### SHORT PROBLEM
Print all of the data exactly as written.
# # # # #
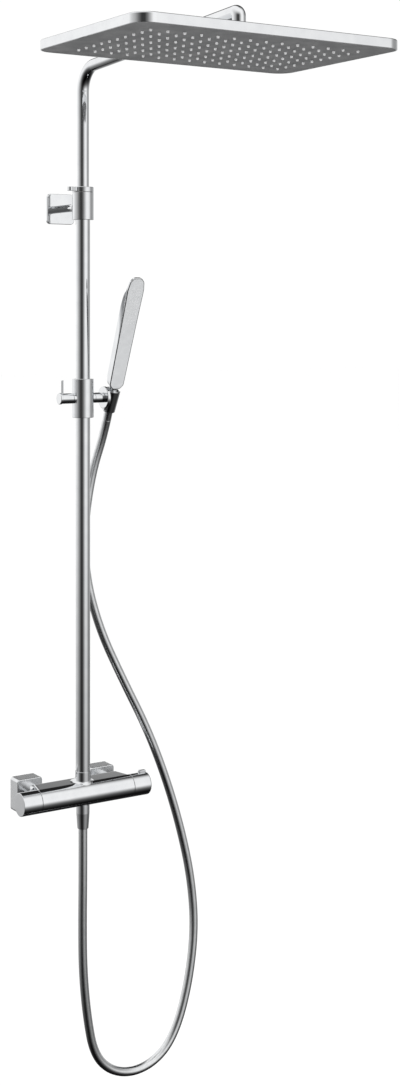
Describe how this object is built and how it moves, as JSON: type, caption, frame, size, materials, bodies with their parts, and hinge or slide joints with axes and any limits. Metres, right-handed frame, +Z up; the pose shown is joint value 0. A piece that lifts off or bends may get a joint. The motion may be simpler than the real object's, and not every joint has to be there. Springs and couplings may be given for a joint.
{
  "type": "rainfall shower column",
  "caption": "Wall-held shower column: thermostatic bar valve, telescopic riser with overhead arm, tilting rain head, sliding holder with handset and hanging hose.",
  "frame": {"origin": "on the wall plane, midway between the two inlets, at the height of the inlets", "axes": "+X along the valve to the right seen from the bather, +Y into the wall, +Z up"},
  "size_m": [0.502, 0.722, 1.8906],
  "materials": {
    "polished_chrome": "mirror polished chrome plating",
    "plain_brass": "machined",
    "white_engineering_plastic": "moulded",
    "black_rubber": "moulded",
    "grey_silicone": "soft moulded silicone",
    "matte_grey_plate": "fine matte",
    "pale_grey_face": "satin",
    "stainless_steel": "plain",
    "metal_look_hose": "smooth silver hose"
  },
  "bodies": {
    "valve": {"valve_body": "polished_chrome", "thermostat_cartridge": "white_engineering_plastic", "diverter_cartridge": "white_engineering_plastic", "temperature_stop_ring": "white_engineering_plastic", "s_union_left": "plain_brass", "s_union_right": "plain_brass", "escutcheon_left": "polished_chrome", "escutcheon_right": "polished_chrome", "union_nut_left": "polished_chrome", "union_nut_right": "polished_chrome", "inlet_filter_washers": "black_rubber", "check_valves": "white_engineering_plastic", "riser_lower_tube": "polished_chrome", "riser_seals": "black_rubber", "riser_grub_screw": "stainless_steel", "riser_top_bush": "white_engineering_plastic", "bracket_sleeve": "polished_chrome", "clamp_collet": "white_engineering_plastic", "bracket_rod": "polished_chrome", "bracket_rod_collar": "polished_chrome", "bracket_plate": "polished_chrome", "bracket_fixing": "stainless_steel", "bracket_screws": "stainless_steel", "hose_outlet_nut": "polished_chrome", "hose_outlet_washer": "black_rubber", "shower_hose": "metal_look_hose"},
    "temperature_control": {"temperature_knob": "polished_chrome", "temperature_spindle": "stainless_steel", "temperature_knob_screw": "stainless_steel", "button_spring": "stainless_steel"},
    "safety_stop": {"safety_button": "polished_chrome"},
    "flow_control": {"flow_knob": "polished_chrome", "diverter_spindle": "stainless_steel", "flow_knob_screw": "stainless_steel"},
    "telescope": {"riser_guide_sleeve": "white_engineering_plastic", "riser_piston_seal": "black_rubber"},
    "arm": {"upper_tube_arm": "polished_chrome", "riser_end_plug": "plain_brass", "ball_stem": "polished_chrome"},
    "liner": {"ball_liner": "white_engineering_plastic"},
    "rain_head": {"head_shell": "polished_chrome", "head_socket_collar": "polished_chrome", "head_face_plate": "matte_grey_plate", "head_nozzle_mat": "grey_silicone", "head_clamp_frame": "white_engineering_plastic", "head_screws": "stainless_steel"},
    "clamp": {"clamp_ring": "polished_chrome"},
    "slider": {"slider_sleeve": "polished_chrome", "slider_bush": "white_engineering_plastic", "pivot_rod": "polished_chrome"},
    "lock": {"lock_lever": "polished_chrome", "lock_pin": "polished_chrome", "lock_screw": "stainless_steel"},
    "holder": {"holder_cone": "polished_chrome"},
    "handset": {"hose_cone_nut": "polished_chrome", "handset_washer": "black_rubber", "handset_body": "polished_chrome", "handset_face": "pale_grey_face", "handset_nozzles": "grey_silicone"}
  },
  "joints": [
    {"name": "temperature_turn", "type": "hinge", "parent": "valve", "child": "temperature_control", "pos_m": [0.112, -0.098, 0.01], "axis": [1, 0, 0], "range_deg": [-180, 45]},
    {"name": "safety_press", "type": "slide", "parent": "temperature_control", "child": "safety_stop", "axis": [0, 0, -1], "range_m": [0, 0.0012], "stiffness_N_per_m": 500, "springref_m": -0.002, "deforming": ["button_spring"]},
    {"name": "flow_turn", "type": "hinge", "parent": "valve", "child": "flow_control", "pos_m": [-0.112, -0.098, 0.01], "axis": [1, 0, 0], "range_deg": [-90, 90]},
    {"name": "riser_telescope", "type": "slide", "parent": "valve", "child": "telescope", "axis": [0, 0, 1], "range_m": [-0.12, 0.08]},
    {"name": "arm_swivel", "type": "hinge", "parent": "telescope", "child": "arm", "pos_m": [0, -0.092, 0.93], "axis": [0, 0, 1], "range_deg": [-60, 60]},
    {"name": "head_tilt_fore_aft", "type": "hinge", "parent": "arm", "child": "liner", "pos_m": [0, -0.599, 1.31432], "axis": [1, 0, 0], "range_deg": [-10, 3]},
    {"name": "head_tilt_side", "type": "hinge", "parent": "liner", "child": "rain_head", "pos_m": [0, -0.599, 1.31432], "axis": [0, 1, 0], "range_deg": [-10, 10]},
    {"name": "clamp_turn", "type": "hinge", "parent": "valve", "child": "clamp", "pos_m": [0, -0.092, 1.1], "axis": [0, 0, 1], "range_deg": [0, 60]},
    {"name": "slider_height", "type": "slide", "parent": "valve", "child": "slider", "axis": [0, 0, 1], "range_m": [-0.4, 0.237], "deforming": ["shower_hose"]},
    {"name": "lock_turn", "type": "hinge", "parent": "slider", "child": "lock", "pos_m": [-0.03, -0.092, 0.724], "axis": [1, 0, 0], "range_deg": [0, 90]},
    {"name": "holder_tilt", "type": "hinge", "parent": "slider", "child": "holder", "pos_m": [0.044, -0.092, 0.724], "axis": [1, 0, 0], "range_deg": [-30, 35], "deforming": ["shower_hose"]},
    {"name": "handset_lift", "type": "slide", "parent": "holder", "child": "handset", "axis": [0, -0.3746, 0.9272], "range_m": [0, 0.05], "deforming": ["shower_hose"]}
  ]
}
# # # # #
### OUTPUT OF THE EXERCISE
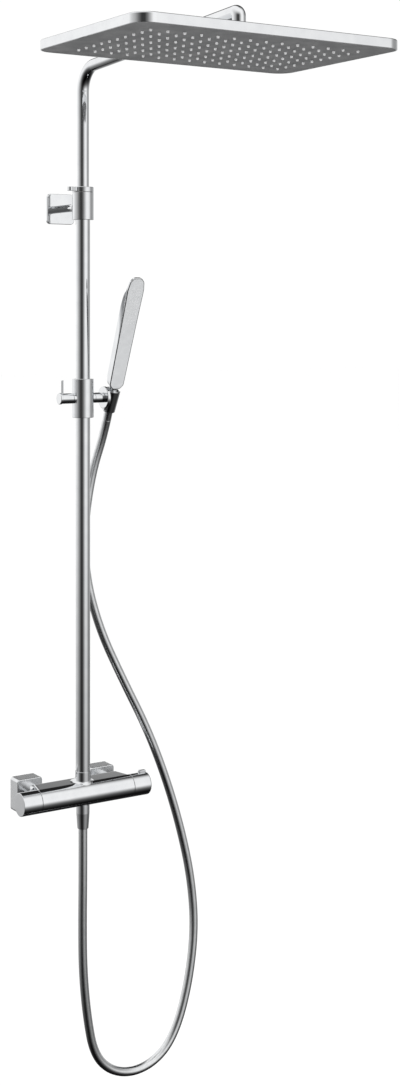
Describe how this object is built and how it moves, as JSON: type, caption, frame, size, materials, bodies with their parts, and hinge or slide joints with axes and any limits. Metres, right-handed frame, +Z up; the pose shown is joint value 0. A piece that lifts off or bends may get a joint. The motion may be simpler than the real object's, and not every joint has to be there. Springs and couplings may be given for a joint.
{
  "type": "rainfall shower column",
  "caption": "Wall-held shower column: thermostatic bar valve, telescopic riser with overhead arm, tilting rain head, sliding holder with handset and hanging hose.",
  "frame": {"origin": "on the wall plane, midway between the two inlets, at the height of the inlets", "axes": "+X along the valve to the right seen from the bather, +Y into the wall, +Z up"},
  "size_m": [0.502, 0.722, 1.8906],
  "materials": {
    "polished_chrome": "mirror polished chrome plating",
    "plain_brass": "machined",
    "white_engineering_plastic": "moulded",
    "black_rubber": "moulded",
    "grey_silicone": "soft moulded silicone",
    "matte_grey_plate": "fine matte",
    "pale_grey_face": "satin",
    "stainless_steel": "plain",
    "metal_look_hose": "smooth silver hose"
  },
  "bodies": {
    "valve": {"valve_body": "polished_chrome", "thermostat_cartridge": "white_engineering_plastic", "diverter_cartridge": "white_engineering_plastic", "temperature_stop_ring": "white_engineering_plastic", "s_union_left": "plain_brass", "s_union_right": "plain_brass", "escutcheon_left": "polished_chrome", "escutcheon_right": "polished_chrome", "union_nut_left": "polished_chrome", "union_nut_right": "polished_chrome", "inlet_filter_washers": "black_rubber", "check_valves": "white_engineering_plastic", "riser_lower_tube": "polished_chrome", "riser_seals": "black_rubber", "riser_grub_screw": "stainless_steel", "riser_top_bush": "white_engineering_plastic", "bracket_sleeve": "polished_chrome", "clamp_collet": "white_engineering_plastic", "bracket_rod": "polished_chrome", "bracket_rod_collar": "polished_chrome", "bracket_plate": "polished_chrome", "bracket_fixing": "stainless_steel", "bracket_screws": "stainless_steel", "hose_outlet_nut": "polished_chrome", "hose_outlet_washer": "black_rubber", "shower_hose": "metal_look_hose"},
    "temperature_control": {"temperature_knob": "polished_chrome", "temperature_spindle": "stainless_steel", "temperature_knob_screw": "stainless_steel", "button_spring": "stainless_steel"},
    "safety_stop": {"safety_button": "polished_chrome"},
    "flow_control": {"flow_knob": "polished_chrome", "diverter_spindle": "stainless_steel", "flow_knob_screw": "stainless_steel"},
    "telescope": {"riser_guide_sleeve": "white_engineering_plastic", "riser_piston_seal": "black_rubber"},
    "arm": {"upper_tube_arm": "polished_chrome", "riser_end_plug": "plain_brass", "ball_stem": "polished_chrome"},
    "liner": {"ball_liner": "white_engineering_plastic"},
    "rain_head": {"head_shell": "polished_chrome", "head_socket_collar": "polished_chrome", "head_face_plate": "matte_grey_plate", "head_nozzle_mat": "grey_silicone", "head_clamp_frame": "white_engineering_plastic", "head_screws": "stainless_steel"},
    "clamp": {"clamp_ring": "polished_chrome"},
    "slider": {"slider_sleeve": "polished_chrome", "slider_bush": "white_engineering_plastic", "pivot_rod": "polished_chrome"},
    "lock": {"lock_lever": "polished_chrome", "lock_pin": "polished_chrome", "lock_screw": "stainless_steel"},
    "holder": {"holder_cone": "polished_chrome"},
    "handset": {"hose_cone_nut": "polished_chrome", "handset_washer": "black_rubber", "handset_body": "polished_chrome", "handset_face": "pale_grey_face", "handset_nozzles": "grey_silicone"}
  },
  "joints": [
    {"name": "temperature_turn", "type": "hinge", "parent": "valve", "child": "temperature_control", "pos_m": [0.112, -0.098, 0.01], "axis": [1, 0, 0], "range_deg": [-180, 45]},
    {"name": "safety_press", "type": "slide", "parent": "temperature_control", "child": "safety_stop", "axis": [0, 0, -1], "range_m": [0, 0.0012], "stiffness_N_per_m": 500, "springref_m": -0.002, "deforming": ["button_spring"]},
    {"name": "flow_turn", "type": "hinge", "parent": "valve", "child": "flow_control", "pos_m": [-0.112, -0.098, 0.01], "axis": [1, 0, 0], "range_deg": [-90, 90]},
    {"name": "riser_telescope", "type": "slide", "parent": "valve", "child": "telescope", "axis": [0, 0, 1], "range_m": [-0.12, 0.08]},
    {"name": "arm_swivel", "type": "hinge", "parent": "telescope", "child": "arm", "pos_m": [0, -0.092, 0.93], "axis": [0, 0, 1], "range_deg": [-60, 60]},
    {"name": "head_tilt_fore_aft", "type": "hinge", "parent": "arm", "child": "liner", "pos_m": [0, -0.599, 1.31432], "axis": [1, 0, 0], "range_deg": [-10, 3]},
    {"name": "head_tilt_side", "type": "hinge", "parent": "liner", "child": "rain_head", "pos_m": [0, -0.599, 1.31432], "axis": [0, 1, 0], "range_deg": [-10, 10]},
    {"name": "clamp_turn", "type": "hinge", "parent": "valve", "child": "clamp", "pos_m": [0, -0.092, 1.1], "axis": [0, 0, 1], "range_deg": [0, 60]},
    {"name": "slider_height", "type": "slide", "parent": "valve", "child": "slider", "axis": [0, 0, 1], "range_m": [-0.4, 0.237], "deforming": ["shower_hose"]},
    {"name": "lock_turn", "type": "hinge", "parent": "slider", "child": "lock", "pos_m": [-0.03, -0.092, 0.724], "axis": [1, 0, 0], "range_deg": [0, 90]},
    {"name": "holder_tilt", "type": "hinge", "parent": "slider", "child": "holder", "pos_m": [0.044, -0.092, 0.724], "axis": [1, 0, 0], "range_deg": [-30, 35], "deforming": ["shower_hose"]},
    {"name": "handset_lift", "type": "slide", "parent": "holder", "child": "handset", "axis": [0, -0.3746, 0.9272], "range_m": [0, 0.05], "deforming": ["shower_hose"]}
  ]
}